I've been fine along till now, having read the various legislation online and stories/blogs of others who have also gone along this path (with most companies settling, and those that don't usually losing at Court). However, I'm somewhat unsure of what I should include in my Witness Statement and what I need to include in the Court bundle, and I haven't seen many guides anywhere. I can't afford the assistance of a solicitor for any length of time, unfortunately.
So my question to the experts on this forum is - what should I include in a WS in a case like this, and what do I need in the Court bundle? I would prefer not to upload copies of the POC, Defence etc. as they will be highly identifying and unique, but am more than happy to paraphrase. In essence, my case rests on them having breached Reg. 22 of the PECR in sending the unsolicited spam, and also thereby several of the DPA Principles, relating to unlawful, unfair, incompatible etc. processing of data, and not taking adequate technical measures to prevent this. The cases of Vidal-Hall v Google and Halliday v Creation are in my POC, as they clearly set out that a) material loss does not need usually to be proven, and if it does, de minimis is acceptable (and clearly present here), and b) compensation is due purely for the fact of breach of 'important consumer legislation' quoting the judgment in the Halliday case.

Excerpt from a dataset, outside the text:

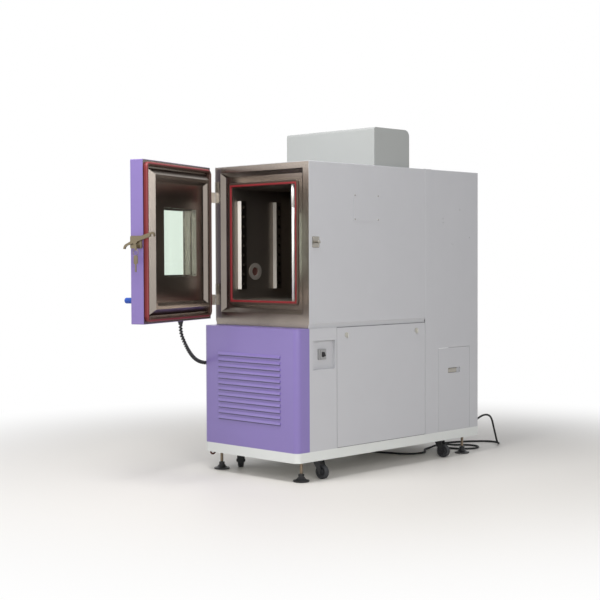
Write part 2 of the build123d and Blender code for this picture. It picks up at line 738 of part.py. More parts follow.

Their defence is mainly that, apparently, they claim I did opt in to marketing, and even if I didn't, I haven't suffered a loss of £750 (what I'm claiming). My response to that is - even if I had opted in (they provide no proof I have, I have proof I opted out), the wording on their site is far from sufficient to be DPA-compliant consent, and Vidal-Hall and Halliday make clear that loss isn't necessary.
Thank you for any advice anyone can provide! I really didn't think they would hold out this long, they've been very incompetent and unfriendly all the way (including assigning me a 'point of contact' who is never reachable, always 'on holiday', 'in a meeting ' etc.), so I want to 'punish' them in a sense, but if I can't work out what I need to say/do, I'll be inclined to withdraw the case to avoid having to pay them lots of costs.
I have made a County Court claim via MCOL against a large company (no names here for anonymity's sake) for breaching the Data Protection Act 1998 (DPA) and the Privacy and Electronic Communications (EC Directive) Regulations 2003 (also called PECR). In short, they sent me unsolicited marketing when I put an item in the basket on their website, entered my details but then abandoned the order. They sent me several texts, emails and so on - I had never opted into this, and had specifically 'opted out' when asked during the basket checkout process.
I sent them initial informal letters asking for settlement, then when they didn't offer me anything I sent them a Letter Before Action. They still didn't offer anything so I went through with my threat and took out the MCOL claim. Many months later, having sent them detailed POC, them sending a Defence, failed Mediation due to their incompetence, and completed DQs from both sides, I've finally received the Small Claims allocation letter from my local Court. The hearing is set for April and so I need to get in my Witness Statement just after the start of March.
I've been fine along till now, having read the various legislation online and stories/blogs of others who have also gone along this path (with most companies settling, and those that don't usually losing at Court). However, I'm somewhat unsure of what I should include in my Witness Statement and what I need to include in the Court bundle, and I haven't seen many guides anywhere. I can't afford the assistance of a solicitor for any length of time, unfortunately.
So my question to the experts on this forum is - what should I include in a WS in a case like this, and what do I need in the Court bundle? I would prefer not to upload copies of the POC, Defence etc. as they will be highly identifying and unique, but am more than happy to paraphrase. In essence, my case rests on them having breached Reg. 22 of the PECR in sending the unsolicited spam, and also thereby several of the DPA Principles, relating to unlawful, unfair, incompatible etc. processing of data, and not taking adequate technical measures to prevent this. The cases of Vidal-Hall v Google and Halliday v Creation are in my POC, as they clearly set out that a) material loss does not need usually to be proven, and if it does, de minimis is acceptable (and clearly present here), and b) compensation is due purely for the fact of breach of 'important consumer legislation' quoting the judgment in the Halliday case.
Their defence is mainly that, apparently, they claim I did opt in to marketing, and even if I didn't, I haven't suffered a loss of £750 (what I'm claiming). My response to that is - even if I had opted in (they provide no proof I have, I have proof I opted out), the wording on their site is far from sufficient to be DPA-compliant consent, and Vidal-Hall and Halliday make clear that loss isn't necessary.
Thank you for any advice anyone can provide! I really didn't think they would hold out this long, they've been very incompetent and unfriendly all the way (including assigning me a 'point of contact' who is never reachable, always 'on holiday', 'in a meeting ' etc.), so I want to 'punish' them in a sense, but if I can't work out what I need to say/do, I'll be inclined to withdraw the case to avoid having to pay them lots of costs.